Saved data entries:
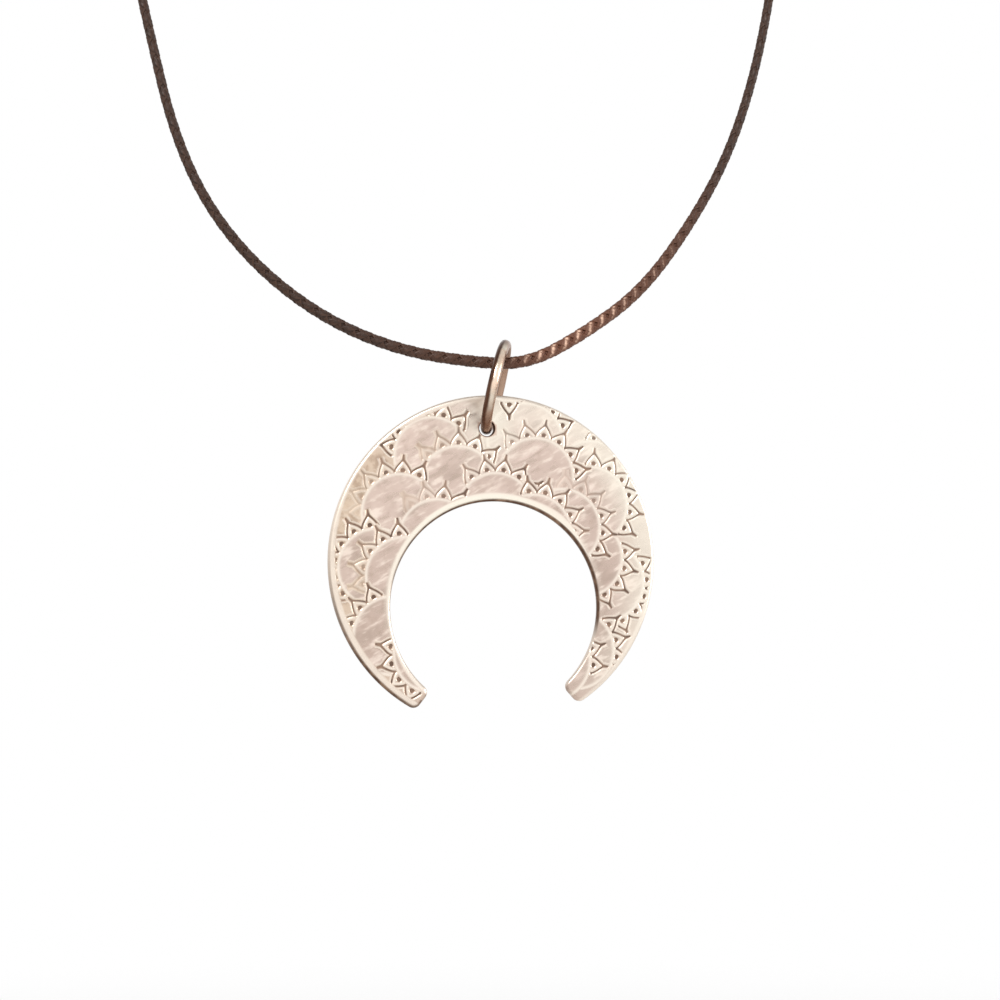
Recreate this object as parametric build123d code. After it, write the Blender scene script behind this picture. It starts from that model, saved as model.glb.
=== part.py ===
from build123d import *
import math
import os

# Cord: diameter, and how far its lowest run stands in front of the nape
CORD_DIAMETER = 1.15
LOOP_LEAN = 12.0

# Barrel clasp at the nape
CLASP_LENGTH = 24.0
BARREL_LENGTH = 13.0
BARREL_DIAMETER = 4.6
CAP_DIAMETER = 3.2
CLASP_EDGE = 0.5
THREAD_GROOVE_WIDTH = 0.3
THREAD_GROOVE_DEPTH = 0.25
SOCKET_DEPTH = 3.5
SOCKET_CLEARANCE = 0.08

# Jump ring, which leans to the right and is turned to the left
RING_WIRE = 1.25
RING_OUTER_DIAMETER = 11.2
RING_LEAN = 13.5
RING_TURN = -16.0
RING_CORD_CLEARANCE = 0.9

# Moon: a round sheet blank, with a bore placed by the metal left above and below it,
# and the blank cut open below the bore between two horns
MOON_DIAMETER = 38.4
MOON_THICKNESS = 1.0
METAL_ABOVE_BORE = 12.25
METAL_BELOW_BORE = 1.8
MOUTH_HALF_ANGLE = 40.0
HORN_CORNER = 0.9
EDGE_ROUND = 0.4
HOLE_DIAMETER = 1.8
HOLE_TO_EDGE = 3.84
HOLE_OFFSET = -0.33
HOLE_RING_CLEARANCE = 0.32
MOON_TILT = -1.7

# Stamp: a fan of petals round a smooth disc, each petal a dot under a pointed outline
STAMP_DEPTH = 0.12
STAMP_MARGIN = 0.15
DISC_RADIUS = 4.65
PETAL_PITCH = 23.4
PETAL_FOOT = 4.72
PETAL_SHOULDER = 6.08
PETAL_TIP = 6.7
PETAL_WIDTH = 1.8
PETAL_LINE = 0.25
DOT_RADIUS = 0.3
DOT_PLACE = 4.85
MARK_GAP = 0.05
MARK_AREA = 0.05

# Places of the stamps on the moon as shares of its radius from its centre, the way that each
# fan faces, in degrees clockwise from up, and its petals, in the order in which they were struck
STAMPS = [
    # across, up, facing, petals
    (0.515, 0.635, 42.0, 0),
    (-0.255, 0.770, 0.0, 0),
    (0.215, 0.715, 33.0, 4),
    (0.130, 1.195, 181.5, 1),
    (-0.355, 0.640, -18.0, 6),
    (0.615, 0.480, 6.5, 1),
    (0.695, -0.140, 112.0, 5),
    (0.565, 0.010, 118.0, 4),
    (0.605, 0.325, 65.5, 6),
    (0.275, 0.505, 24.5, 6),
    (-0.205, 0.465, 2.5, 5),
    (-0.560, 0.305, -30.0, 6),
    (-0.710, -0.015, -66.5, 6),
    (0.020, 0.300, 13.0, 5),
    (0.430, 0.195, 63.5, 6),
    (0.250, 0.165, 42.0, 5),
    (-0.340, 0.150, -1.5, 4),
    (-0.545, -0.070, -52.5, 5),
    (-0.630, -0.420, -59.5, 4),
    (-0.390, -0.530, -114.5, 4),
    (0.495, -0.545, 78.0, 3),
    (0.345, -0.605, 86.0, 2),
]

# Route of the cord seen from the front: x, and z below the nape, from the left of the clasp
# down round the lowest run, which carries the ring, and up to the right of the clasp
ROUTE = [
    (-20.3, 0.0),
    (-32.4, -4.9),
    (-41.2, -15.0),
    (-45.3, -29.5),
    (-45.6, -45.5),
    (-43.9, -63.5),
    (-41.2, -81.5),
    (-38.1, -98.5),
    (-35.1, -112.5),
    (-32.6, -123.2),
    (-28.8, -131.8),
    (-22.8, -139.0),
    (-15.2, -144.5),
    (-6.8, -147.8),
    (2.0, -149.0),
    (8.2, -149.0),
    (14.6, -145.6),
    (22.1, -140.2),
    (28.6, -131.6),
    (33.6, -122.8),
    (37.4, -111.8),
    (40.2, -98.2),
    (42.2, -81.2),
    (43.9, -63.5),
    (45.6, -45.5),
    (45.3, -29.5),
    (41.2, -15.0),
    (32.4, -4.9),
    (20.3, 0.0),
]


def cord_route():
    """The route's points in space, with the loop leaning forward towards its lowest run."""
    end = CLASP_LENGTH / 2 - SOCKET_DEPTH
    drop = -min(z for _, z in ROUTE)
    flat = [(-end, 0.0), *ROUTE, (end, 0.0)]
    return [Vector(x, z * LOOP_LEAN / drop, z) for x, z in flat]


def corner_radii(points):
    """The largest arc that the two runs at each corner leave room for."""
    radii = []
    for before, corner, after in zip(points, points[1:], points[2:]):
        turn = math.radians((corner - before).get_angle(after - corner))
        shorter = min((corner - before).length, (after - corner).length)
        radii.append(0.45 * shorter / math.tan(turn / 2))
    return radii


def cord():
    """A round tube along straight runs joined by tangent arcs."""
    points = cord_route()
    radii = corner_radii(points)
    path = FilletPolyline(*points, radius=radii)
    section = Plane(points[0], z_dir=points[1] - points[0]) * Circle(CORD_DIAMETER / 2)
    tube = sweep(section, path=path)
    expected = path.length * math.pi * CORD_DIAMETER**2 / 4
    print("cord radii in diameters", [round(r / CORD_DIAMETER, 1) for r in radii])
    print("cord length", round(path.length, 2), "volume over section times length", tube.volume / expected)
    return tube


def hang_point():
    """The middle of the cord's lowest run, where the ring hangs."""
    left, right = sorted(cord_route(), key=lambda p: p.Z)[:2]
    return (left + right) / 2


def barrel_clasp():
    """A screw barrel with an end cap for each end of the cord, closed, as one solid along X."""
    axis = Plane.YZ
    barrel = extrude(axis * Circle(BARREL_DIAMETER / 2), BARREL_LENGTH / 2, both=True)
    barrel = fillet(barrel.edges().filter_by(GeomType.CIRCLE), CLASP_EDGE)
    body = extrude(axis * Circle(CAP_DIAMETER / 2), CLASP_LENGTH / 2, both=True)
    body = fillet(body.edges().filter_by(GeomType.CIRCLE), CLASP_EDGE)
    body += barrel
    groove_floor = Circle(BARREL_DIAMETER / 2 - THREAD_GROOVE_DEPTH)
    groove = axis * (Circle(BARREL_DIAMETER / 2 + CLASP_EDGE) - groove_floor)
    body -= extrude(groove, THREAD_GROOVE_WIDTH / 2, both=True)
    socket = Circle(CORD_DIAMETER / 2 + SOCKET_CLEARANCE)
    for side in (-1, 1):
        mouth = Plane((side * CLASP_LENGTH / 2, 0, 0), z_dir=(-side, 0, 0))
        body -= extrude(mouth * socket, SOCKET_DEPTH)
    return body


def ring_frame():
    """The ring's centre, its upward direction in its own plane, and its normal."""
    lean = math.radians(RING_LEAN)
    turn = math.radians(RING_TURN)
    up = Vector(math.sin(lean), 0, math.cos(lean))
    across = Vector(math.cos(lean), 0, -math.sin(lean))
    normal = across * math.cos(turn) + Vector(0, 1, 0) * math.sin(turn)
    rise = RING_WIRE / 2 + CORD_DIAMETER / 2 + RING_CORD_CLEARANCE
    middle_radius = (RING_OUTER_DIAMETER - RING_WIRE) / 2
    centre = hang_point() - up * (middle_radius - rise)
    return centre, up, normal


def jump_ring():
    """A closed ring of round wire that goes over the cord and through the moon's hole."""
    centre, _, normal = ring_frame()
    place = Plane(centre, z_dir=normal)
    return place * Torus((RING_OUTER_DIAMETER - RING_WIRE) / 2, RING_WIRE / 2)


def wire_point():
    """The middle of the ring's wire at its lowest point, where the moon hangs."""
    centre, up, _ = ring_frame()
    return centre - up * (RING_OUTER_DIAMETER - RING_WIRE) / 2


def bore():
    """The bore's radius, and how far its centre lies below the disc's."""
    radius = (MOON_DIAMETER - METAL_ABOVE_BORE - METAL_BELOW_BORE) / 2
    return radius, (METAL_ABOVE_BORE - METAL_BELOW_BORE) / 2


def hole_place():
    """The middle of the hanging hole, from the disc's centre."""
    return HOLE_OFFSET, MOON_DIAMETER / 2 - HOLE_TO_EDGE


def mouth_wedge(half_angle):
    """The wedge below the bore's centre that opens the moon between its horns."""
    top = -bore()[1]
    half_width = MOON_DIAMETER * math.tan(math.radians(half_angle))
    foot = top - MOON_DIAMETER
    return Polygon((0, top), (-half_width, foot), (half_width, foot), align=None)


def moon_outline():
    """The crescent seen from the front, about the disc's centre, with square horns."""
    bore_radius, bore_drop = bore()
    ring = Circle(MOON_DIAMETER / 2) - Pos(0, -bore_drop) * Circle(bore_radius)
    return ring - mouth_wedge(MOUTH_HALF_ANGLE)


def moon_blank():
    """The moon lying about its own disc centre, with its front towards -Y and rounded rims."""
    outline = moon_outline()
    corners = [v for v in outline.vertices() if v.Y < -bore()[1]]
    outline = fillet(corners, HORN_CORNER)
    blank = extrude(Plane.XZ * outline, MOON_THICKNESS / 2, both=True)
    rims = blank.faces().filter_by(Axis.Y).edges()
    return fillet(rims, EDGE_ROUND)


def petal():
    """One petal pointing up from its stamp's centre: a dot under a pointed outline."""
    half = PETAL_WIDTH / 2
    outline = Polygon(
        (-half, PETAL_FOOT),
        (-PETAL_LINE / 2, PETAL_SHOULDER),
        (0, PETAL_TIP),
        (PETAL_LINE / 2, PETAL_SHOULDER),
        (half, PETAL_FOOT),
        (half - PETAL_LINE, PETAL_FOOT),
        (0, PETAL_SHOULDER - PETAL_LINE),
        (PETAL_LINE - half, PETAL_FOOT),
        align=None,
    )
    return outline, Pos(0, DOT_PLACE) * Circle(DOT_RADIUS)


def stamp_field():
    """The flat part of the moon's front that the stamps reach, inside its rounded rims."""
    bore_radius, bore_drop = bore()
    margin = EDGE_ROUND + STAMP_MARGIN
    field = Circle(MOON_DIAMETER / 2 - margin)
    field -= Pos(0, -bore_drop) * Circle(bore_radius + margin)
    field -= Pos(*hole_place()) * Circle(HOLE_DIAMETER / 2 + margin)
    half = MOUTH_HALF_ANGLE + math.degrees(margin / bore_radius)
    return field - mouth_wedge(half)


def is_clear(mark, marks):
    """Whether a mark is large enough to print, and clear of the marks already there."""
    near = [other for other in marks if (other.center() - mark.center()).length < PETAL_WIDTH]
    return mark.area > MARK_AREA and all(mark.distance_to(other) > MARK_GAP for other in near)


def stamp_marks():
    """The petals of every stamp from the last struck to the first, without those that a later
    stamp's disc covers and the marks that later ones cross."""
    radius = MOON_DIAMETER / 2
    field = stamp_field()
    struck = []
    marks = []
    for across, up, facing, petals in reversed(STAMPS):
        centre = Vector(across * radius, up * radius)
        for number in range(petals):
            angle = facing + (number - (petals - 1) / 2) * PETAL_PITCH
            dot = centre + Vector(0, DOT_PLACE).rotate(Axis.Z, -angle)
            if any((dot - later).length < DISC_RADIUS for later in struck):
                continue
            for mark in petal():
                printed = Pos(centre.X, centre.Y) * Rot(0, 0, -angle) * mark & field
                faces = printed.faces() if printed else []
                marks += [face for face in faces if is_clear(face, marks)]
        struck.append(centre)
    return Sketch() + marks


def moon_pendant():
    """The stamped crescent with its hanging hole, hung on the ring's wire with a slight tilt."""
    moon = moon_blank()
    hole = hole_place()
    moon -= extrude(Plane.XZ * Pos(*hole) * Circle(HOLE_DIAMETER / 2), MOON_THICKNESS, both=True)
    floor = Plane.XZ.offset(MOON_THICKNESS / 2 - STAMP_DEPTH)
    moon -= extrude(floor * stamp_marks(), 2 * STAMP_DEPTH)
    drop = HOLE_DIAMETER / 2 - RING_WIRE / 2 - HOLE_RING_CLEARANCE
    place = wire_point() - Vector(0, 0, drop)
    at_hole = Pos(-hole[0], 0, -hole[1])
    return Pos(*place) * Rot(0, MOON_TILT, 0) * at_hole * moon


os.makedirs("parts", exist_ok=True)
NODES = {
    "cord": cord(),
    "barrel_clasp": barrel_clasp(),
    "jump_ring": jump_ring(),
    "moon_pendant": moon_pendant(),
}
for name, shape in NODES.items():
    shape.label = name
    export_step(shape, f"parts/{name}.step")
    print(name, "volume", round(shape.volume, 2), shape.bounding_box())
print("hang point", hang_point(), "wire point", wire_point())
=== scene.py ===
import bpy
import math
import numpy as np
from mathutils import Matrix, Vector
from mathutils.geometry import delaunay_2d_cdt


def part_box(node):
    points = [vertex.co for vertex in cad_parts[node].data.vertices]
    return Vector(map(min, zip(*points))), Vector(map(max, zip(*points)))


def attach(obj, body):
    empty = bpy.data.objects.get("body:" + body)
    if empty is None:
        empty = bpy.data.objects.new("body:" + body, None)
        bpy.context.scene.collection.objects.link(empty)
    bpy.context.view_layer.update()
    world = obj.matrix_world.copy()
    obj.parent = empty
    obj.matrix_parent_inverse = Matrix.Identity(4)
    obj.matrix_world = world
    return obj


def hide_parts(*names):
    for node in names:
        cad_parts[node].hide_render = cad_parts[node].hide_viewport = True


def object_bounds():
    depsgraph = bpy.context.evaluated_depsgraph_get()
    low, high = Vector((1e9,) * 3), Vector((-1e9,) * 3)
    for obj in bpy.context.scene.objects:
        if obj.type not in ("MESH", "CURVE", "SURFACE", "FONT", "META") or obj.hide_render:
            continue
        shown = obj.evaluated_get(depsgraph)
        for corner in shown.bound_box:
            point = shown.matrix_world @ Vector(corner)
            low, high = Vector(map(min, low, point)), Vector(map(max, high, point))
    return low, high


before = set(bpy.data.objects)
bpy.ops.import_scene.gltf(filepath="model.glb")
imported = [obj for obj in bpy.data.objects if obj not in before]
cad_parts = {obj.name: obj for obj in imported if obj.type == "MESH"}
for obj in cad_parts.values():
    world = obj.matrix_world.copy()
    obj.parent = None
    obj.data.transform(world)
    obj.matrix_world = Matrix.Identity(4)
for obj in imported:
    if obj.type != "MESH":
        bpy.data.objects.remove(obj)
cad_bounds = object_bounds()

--

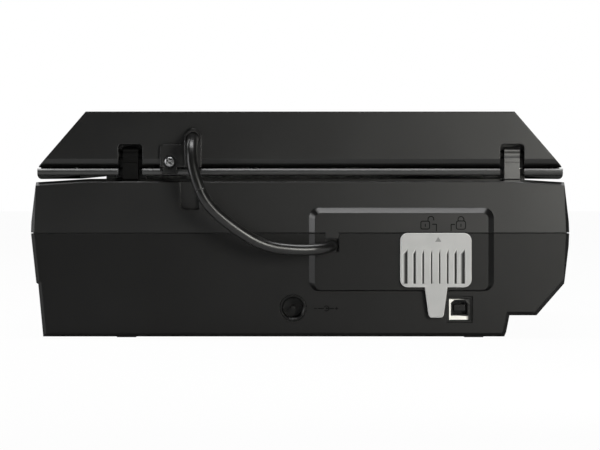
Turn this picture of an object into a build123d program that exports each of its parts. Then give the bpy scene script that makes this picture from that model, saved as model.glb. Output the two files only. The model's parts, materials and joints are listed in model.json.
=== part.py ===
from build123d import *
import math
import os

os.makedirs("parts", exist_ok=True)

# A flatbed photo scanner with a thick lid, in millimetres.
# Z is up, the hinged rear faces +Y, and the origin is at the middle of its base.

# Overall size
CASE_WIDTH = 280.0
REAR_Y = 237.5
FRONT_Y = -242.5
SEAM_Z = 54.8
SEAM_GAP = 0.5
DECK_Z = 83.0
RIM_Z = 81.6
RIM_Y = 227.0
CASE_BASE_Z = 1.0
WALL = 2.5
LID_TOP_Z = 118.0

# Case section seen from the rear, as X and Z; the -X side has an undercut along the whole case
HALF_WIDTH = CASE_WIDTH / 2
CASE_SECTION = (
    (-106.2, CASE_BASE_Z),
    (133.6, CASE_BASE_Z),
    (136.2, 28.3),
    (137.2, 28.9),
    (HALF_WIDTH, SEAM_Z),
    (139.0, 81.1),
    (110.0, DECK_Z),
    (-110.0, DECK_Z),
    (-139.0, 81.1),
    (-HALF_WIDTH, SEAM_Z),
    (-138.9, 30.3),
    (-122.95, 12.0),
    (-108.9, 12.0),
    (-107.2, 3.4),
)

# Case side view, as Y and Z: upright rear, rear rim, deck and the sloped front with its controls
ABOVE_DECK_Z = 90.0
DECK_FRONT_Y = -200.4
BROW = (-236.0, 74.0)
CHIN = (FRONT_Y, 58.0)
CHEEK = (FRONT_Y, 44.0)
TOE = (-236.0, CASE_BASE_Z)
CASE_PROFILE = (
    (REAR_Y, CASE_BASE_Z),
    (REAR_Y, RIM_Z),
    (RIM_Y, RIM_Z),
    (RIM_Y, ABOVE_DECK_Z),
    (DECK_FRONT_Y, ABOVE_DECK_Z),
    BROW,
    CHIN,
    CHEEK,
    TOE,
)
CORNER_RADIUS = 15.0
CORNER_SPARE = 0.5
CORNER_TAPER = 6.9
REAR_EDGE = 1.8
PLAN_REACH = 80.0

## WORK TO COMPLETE
Your task is to output exactly the lines from the one with "round(shape.volume, 2), shape.bounding_box())" through the one with "obj.parent = empty", counting both ends.

## THE OUTPUT
    print(name, "volume", round(shape.volume, 2), shape.bounding_box())
print("hang point", hang_point(), "wire point", wire_point())
=== scene.py ===
import bpy
import math
import numpy as np
from mathutils import Matrix, Vector
from mathutils.geometry import delaunay_2d_cdt


def part_box(node):
    points = [vertex.co for vertex in cad_parts[node].data.vertices]
    return Vector(map(min, zip(*points))), Vector(map(max, zip(*points)))


def attach(obj, body):
    empty = bpy.data.objects.get("body:" + body)
    if empty is None:
        empty = bpy.data.objects.new("body:" + body, None)
        bpy.context.scene.collection.objects.link(empty)
    bpy.context.view_layer.update()
    world = obj.matrix_world.copy()
    obj.parent = empty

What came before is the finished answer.